The key was orchestration. By orchestrating the deployment of containers using AKS, Bosch would get repeatable, manageable clusters of containers. Bosch already had a continuous integration (CI) and continuous deployment (CD) process to use in producing the container images and orchestration. The result: increased speed and reliability of deployments.
AKS provides the elastic provisioning that Bosch wanted, without the need to manage its own environment. The developers can deploy self-managed AKS clusters as needed, and they get the benefit of running their services within a secured network environment.
How solution works?
The wrong-way driver warning solution runs as a service on Azure and provides an SDK. Service providers, such as smartphone app developers and OEM partners, can install the WDW SDK to make use of the service within their products. The SDK maintains a list of hotspots within which GPS data is collected anonymously. These hotspots include specific locations, such as segments of divided highways and on-ramps. Every time a driver enters a hotspot, the client generates a new ID, so the service remains anonymous.
When a driver using a WDW-configured app or in-car system enters a hotspot, the WDW SDK begins to collect GPS signals and sensor events, such as acceleration and rotational data and heading information. These data points are packaged as observations and sent in the frequency of 1 Hertz (Hz)—one event per second—via HTTP to the WDW service on Azure, either directly or to the service provider’s back end, and then to Azure. The SDK supports both routes so that service providers stay in charge of the data that is sent to the WDW system.
If the WDW service determines that the driver is going the wrong way within a hotspot, it sends a notification to the originating device and to other drivers in the vicinity who are also running an app with the WDW SDK.
Getting accuracy from GPS Data
The team’s biggest technical challenge was to improve the reliability of the incoming GPS data. Bosch developed a custom sensor data-fusion and map-matching algorithm to verify a driver’s location and driving direction. Then the algorithm filters all suspicious trips and forwards them to the alert validator app. This multistep classification approach was used to reduce the computational complexity required for a cost-effective solution architecture.
Additional Azure services
Bosch also used following set of services:
- Azure API Management provides the gateway to the back end. It pushes observations from client devices, currently serving about 6 million requests per day.

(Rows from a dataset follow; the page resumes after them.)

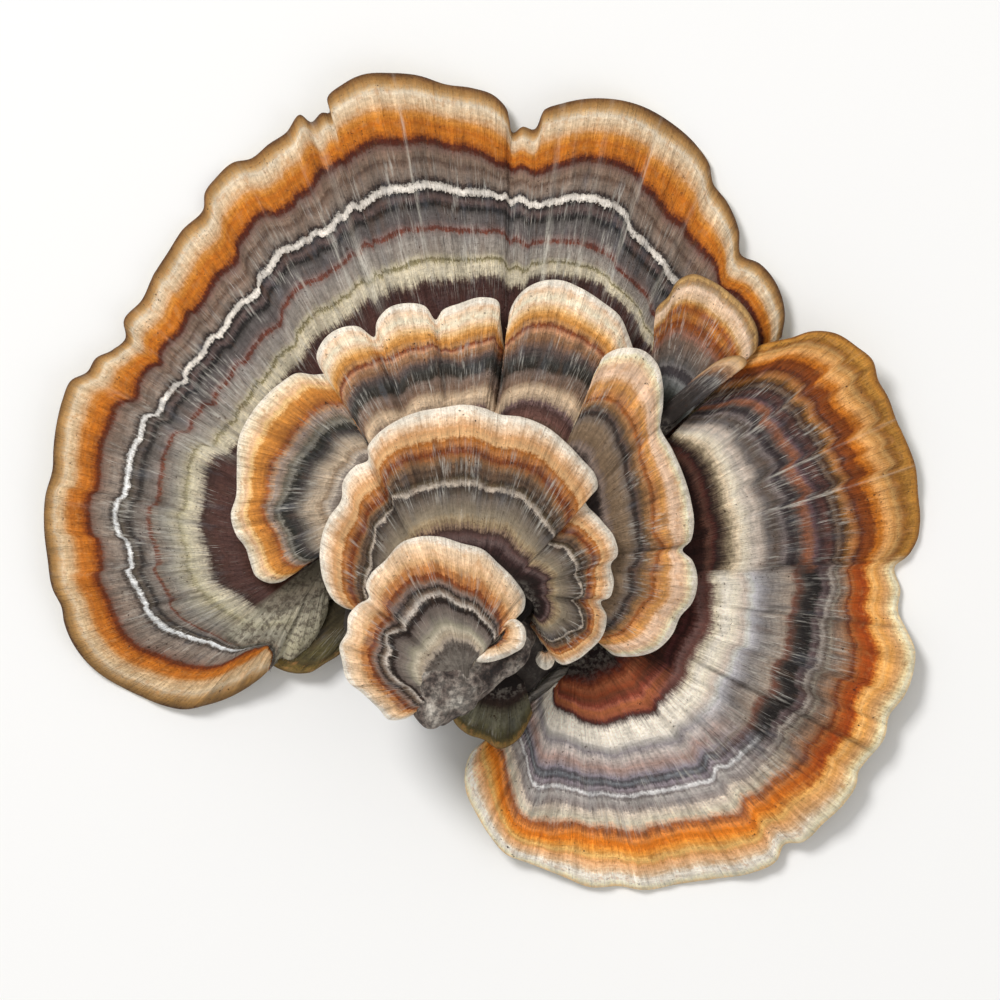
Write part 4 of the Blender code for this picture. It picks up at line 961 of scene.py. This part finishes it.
def pleats_tree():
    tree = bpy.data.node_groups.new("radial pleats", "GeometryNodeTree")
    ids = tree_inputs(tree, [("Pleat height", "NodeSocketFloat", 0.0001),
                             ("Pleats per mm", "NodeSocketFloat", 0.5),
                             ("Seed", "NodeSocketFloat", 0.0), ("Skin", "NodeSocketMaterial", None),
                             ("Pores", "NodeSocketMaterial", None)])
    start = add(tree, "NodeGroupInput")
    pattern = add(tree, "GeometryNodeInputNamedAttribute", {"Name": "pattern"}, data_type="FLOAT_VECTOR")
    growth = add(tree, "GeometryNodeInputNamedAttribute", {"Name": "growth"}, data_type="FLOAT_VECTOR")
    marks = add(tree, "GeometryNodeInputNamedAttribute", {"Name": "marks"}, data_type="FLOAT_VECTOR")
    upper = add(tree, "GeometryNodeInputNamedAttribute", {"Name": "upper"}, data_type="FLOAT")
    under = add(tree, "GeometryNodeInputNamedAttribute", {"Name": "under"}, data_type="BOOLEAN")
    stretch = add(tree, "ShaderNodeCombineXYZ", {0: start.outputs["Pleats per mm"], 1: 0.12, 2: 1.0})
    place = add(tree, "ShaderNodeVectorMath", {0: pattern, 1: stretch}, operation="MULTIPLY")
    seeded = add(tree, "ShaderNodeVectorMath", {0: place, 1: add(tree, "ShaderNodeCombineXYZ",
                 {2: start.outputs["Seed"]})}, operation="ADD")
    noise = add(tree, "ShaderNodeTexNoise", {"Vector": seeded, "Scale": 1.0, "Detail": 2.0,
                                             "Roughness": 0.55})
    centred = add(tree, "ShaderNodeMath", {0: noise.outputs["Fac"], 1: 0.5}, operation="SUBTRACT")
    v = add(tree, "ShaderNodeSeparateXYZ", {0: growth})
    outer = add(tree, "ShaderNodeMapRange", {0: v.outputs["Y"], 1: 0.2, 2: 0.85, 3: 0.25, 4: 1.0})
    rim = add(tree, "ShaderNodeSeparateXYZ", {0: marks})
    amount = add(tree, "ShaderNodeMath", {0: centred, 1: start.outputs["Pleat height"]}, operation="MULTIPLY")
    amount = add(tree, "ShaderNodeMath", {0: amount, 1: outer}, operation="MULTIPLY")
    amount = add(tree, "ShaderNodeMath", {0: amount, 1: rim.outputs["Z"]}, operation="MULTIPLY")
    amount = add(tree, "ShaderNodeMath", {0: amount, 1: upper}, operation="MULTIPLY")
    offset = add(tree, "ShaderNodeVectorMath", {0: add(tree, "GeometryNodeInputNormal"), 3: amount},
                 operation="SCALE")
    moved = add(tree, "GeometryNodeSetPosition", {"Geometry": start.outputs["Geometry"], "Offset": offset})
    plain = add(tree, "GeometryNodeRealizeInstances", {0: moved})
    skin = add(tree, "GeometryNodeSetMaterial", {"Geometry": plain, "Material": start.outputs["Skin"]})
    pores = add(tree, "GeometryNodeSetMaterial", {"Geometry": skin, "Selection": under,
                "Material": start.outputs["Pores"]})
    add(tree, "NodeGroupOutput", {0: pores})
    return tree, ids


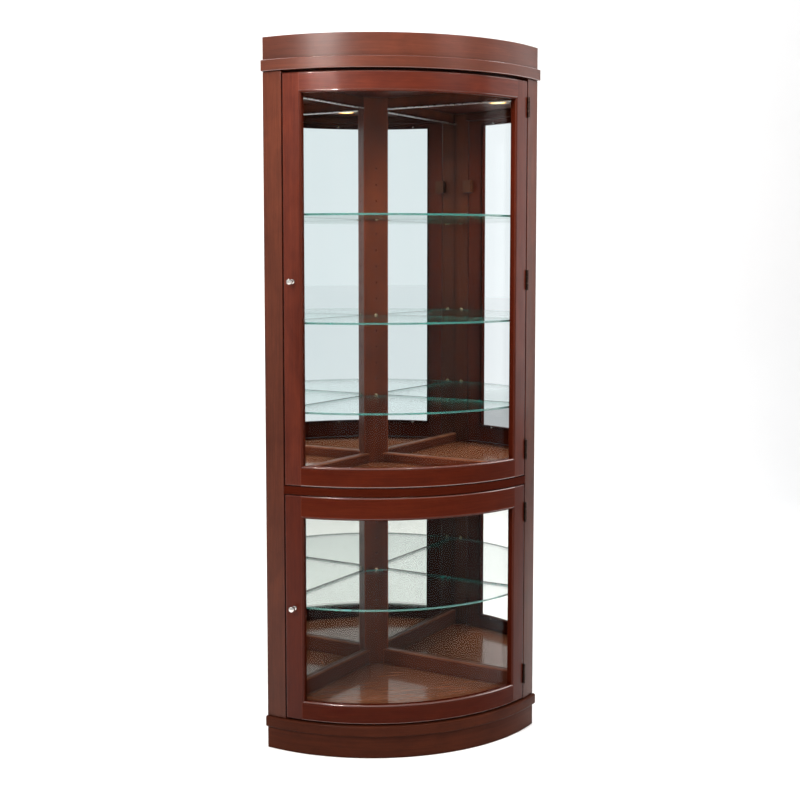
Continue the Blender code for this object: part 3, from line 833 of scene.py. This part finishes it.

- Azure App Service was used to build and host multiple internal front ends used by the team for debugging and monitoring. For example, a real-time dashboard shows all the drivers currently passing a hotspot. App Service supports both Windows and Linux and works with the team’s automated deployment pipeline.
- Azure Content Delivery Network (CDN) uses the closest point of presence (POP) server to cache static objects locally, thus reducing load times, saving bandwidth, and speeding responsiveness of the WDW service.
- Azure Databricks is an Apache Spark–based analytics platform designed to support team collaboration. It enables Bosch data scientists, data engineers, and business analysts to make the most of the WDW service’s big data pipeline.
Azure Kubernetes Service is a very powerful auto managed service. It automatically scale up, scale down the cluster nodes as per the needs.
Like Bosch many other industries using AKS and solving their use cases in a very effective manner.